From Newton to Einstein to quantum mind

by admin
14 minutes read
  1. Classical mechanics and the Newtonian worldview
  2. Relativity and the transformation of space-time
  3. Quantum mechanics and the limits of determinism
  4. Consciousness and the observer in quantum theory
  5. Toward a unified understanding of mind and physics

In the centuries following the publication of Isaac Newton’s Principia Mathematica in 1687, a new and powerful worldview began to take shape—one that saw the universe as a vast, harmonious mechanism governed by immutable laws. Classical mechanics, as formulated by Newton, represented a profound leap in the synthesis of mathematical description with physical observation. The motion of objects, the behaviour of celestial bodies, and even the causes of tides could now be explained with astonishing precision through a framework grounded in absolute space and time, deterministic causality, and universal laws.

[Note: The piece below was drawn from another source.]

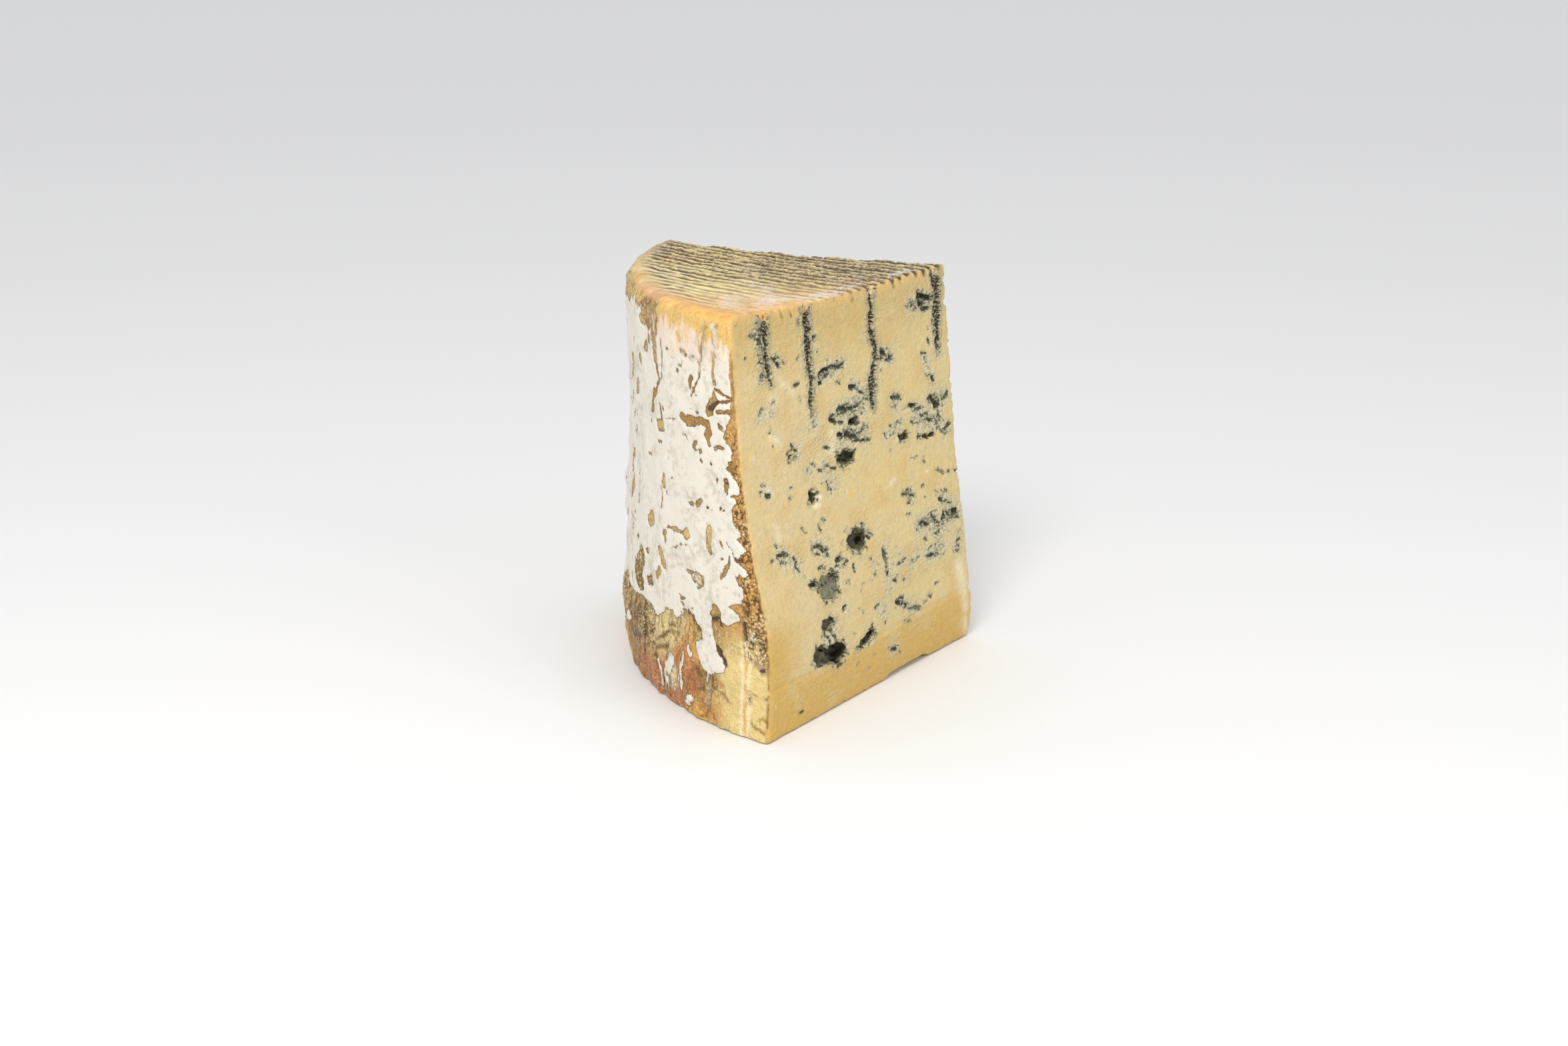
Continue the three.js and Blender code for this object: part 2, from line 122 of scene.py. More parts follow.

This deterministic view flourished in tandem with the Enlightenment, reinforcing a philosophical belief in rationality and predictability. Under this paradigm, knowledge expanded through the careful observation of natural phenomena and their mathematical descriptions—if the initial conditions of a system were known, its future behaviour could be predicted with perfect accuracy. The universe became, in the words of Laplace, a clockwork machine: fully knowable, fully predictable, and ultimately mechanistic in nature.

However, while Newtonian mechanics elegantly described the motion of planets and the fall of apples, it relied on assumptions that would be challenged centuries later. Newton’s model treated space and time as absolute and unchanging frameworks within which all events occurred. Gravity, in his formulation, acted across empty space instantaneously, a notion that lacked a mechanism for explanation. These features, while effective in practice, would eventually come into tension with observations of the universe at both cosmic and subatomic scales.

As advancements in science pushed the boundaries of measurement and theory, especially in the late 19th and early 20th centuries, cracks in the Newtonian edifice began to appear. Experiments suggested that light behaved in ways inconsistent with classical expectations, and phenomena on astronomical and atomic scales resisted description by deterministic laws alone. These anomalies laid the groundwork for the revolutionary transitions that would follow with the arrival of relativity and quantum mechanics.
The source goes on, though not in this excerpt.